The speed and scope of the changes in Poland – once the poster-child for democracy among former Soviet-dominated states – have surprised many, causing deep ructions in Brussels, where liberal voices now accuse Law and Justice of turning back the clock on democracy.
Martin Schulz, the president of the European Parliament from the German centre-Left, said events in Poland’s pointed towards a “dangerous Putinisation of European politics”, others have talked of a throwback to “Soviet-style” politics.
The European Broadcasting Union, which represents state broadcasters across the EU, including the BBC, also said that it was “monitoring” Poland’s behaviour leading to speculation – quickly squashed – that Poland could be thrown out Eurovision Song Contest.
After weeks of pressure and large opposition demonstrations in Warsaw, the European Commission announced last week that – in the first ever intervention of its kind – it would investigate whether events in Poland constituted a “systematic threat” to democracy.
Frans Timmermans, the EU’s first vice-president, said the Commission would conduct a “preliminary assessment” as to whether Poland was failing to meet the core EU promise of guaranteeing democracy, the rule of law and human rights.
Poland’s new rulers, and its supporters, have reacted angrily to the threat of censure by Brussels, summoning Germany’s ambassador over alleged “anti-Polish” comments and brushing off the criticism in Brussels and the international media as politically-motivated sour grapes.
Zbigniew Ziobro, Poland’s justice minister, said in a letter to Mr Timmermans that he was “astonished” by the Commission’s proposed intervention, calling it a blatant attempt “to exert pressure on democratically elected parliament and government of sovereign Poland”.
How much credence people place on these fears depends much on where they stand in an increasingly polarised political landscape – both in Poland, and across a Europe beset by economic and political challenges.
For the government’s opponents, it seems as if the political stability Poland has enjoyed for some eight years is being swept aside by a government determined to reshape Poland according to the vision of one man – Jaroslaw Kaczynski.
The party president and a man who presided over a chaotic Law and Justice government from 2005 to 2007, Mr Kaczynski has long argued Poland has been controlled and fleeced by a corrupt elite spawned during the country’s transition from communism to democracy after 1989.
The only way to give save Poland, he argues, is by cleansing the entire system.
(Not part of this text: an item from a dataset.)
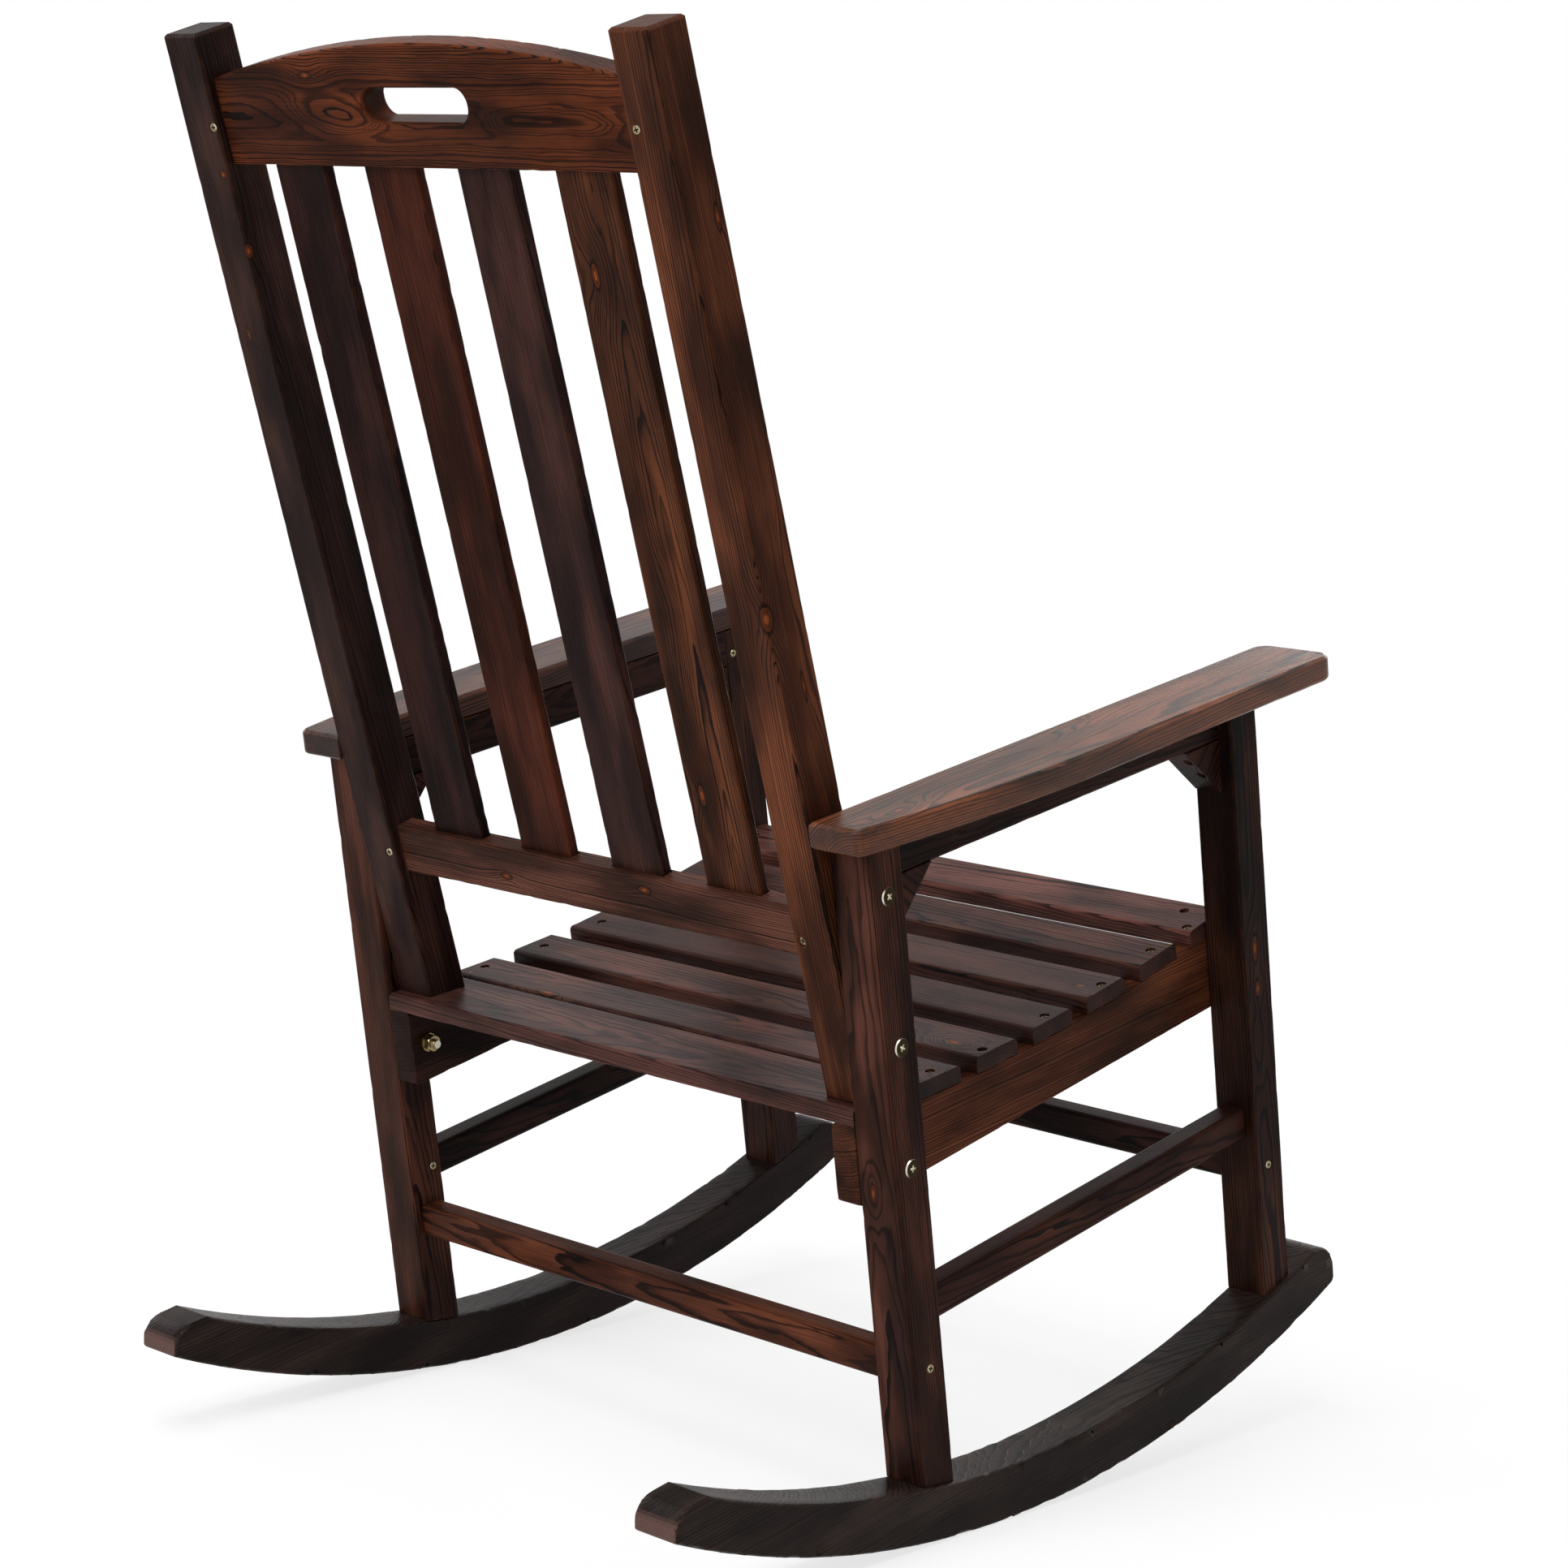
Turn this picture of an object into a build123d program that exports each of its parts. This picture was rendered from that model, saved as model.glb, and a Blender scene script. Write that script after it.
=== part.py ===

Although just an MP, the veteran politician is regarded by many as the real power in Poland, controlling Beata Szydlo, the prime minister.
However, even former supporters are worried that Mr Kaczynski is going too far, too fast. Kazimierz Marcinkiewicz, who served briefly as prime minister in the 2005 to 2007 Law and Justice government, warned that even those who agree with Law and Justice’s ideas are alarmed by such an overt assault on Poland’s democratic institutions.
“I know Jaroslaw Kaczynski and I know he wants to change everything, to have a revolution in Poland,” he told The Telegraph.
“He thinks that if he changes everything and changes the people in government, changes the people in state institutions, he will reach the goal of a new Poland that will be stronger and cleaner. Sometimes these goals are not bad – but the way he is going about it is totally wrong.”
Whether Law and Justice succeeds may depend not on the outcome of the Commission investigation – EU diplomat sources told The Telegraph there was little support from member states, including Germany for the investigation – but on whether Law and Justice can deliver its economic promises.
These include reversing an unpopular plan to raise the age of retirement, increasing the minimum wage and meeting a manifesto pledge to pay a new universal child benefit of 500 zlotys (£87.50) per month to every family with two or more children.
“The politics is polarised, but if the government fails to deliver on these promises, then that is when the trouble will really begin,” says Prof Aleks Szczerbiak, professor of politics at the University of Sussex.
Already there are warning signs, with the Polish stock market down by 18 per cent since the election – more than the European average – and concerns among economic analysts that new taxes and charges will not deliver enough revenues to pay for the promises.
There are also signs that the electoral support that took Law and Justice to power – as Polish voters rejected the incumbent party for failing to meet economic expectations – is starting to wane, with the latest opinion polls showing the ruling party back down to rump support levels at 27 per cent.
Much is at stake. If Poland gives up the gains of the last eight years, the costs to Europe will be “very, very big”, according Judy Dempsey of Carnegie Europe, as splits between Warsaw and Brussels undermine attempts to forge unity on everything from refugees to Ukraine sanctions.
There may also be a sting in the tail for David Cameron, warns Prof Szczerbiak, as Britain tries to get Poland and other eastern European countries to sign up to some unpalatable measures on benefits as part of his EU renegotiation package.
“Poland is really keen for Britain to stay in Europe,” he said, “and they want to help as much as they can, but the opposition is looking for every opportunity to attack and that could make it harder for Mr Cameron to get that deal.”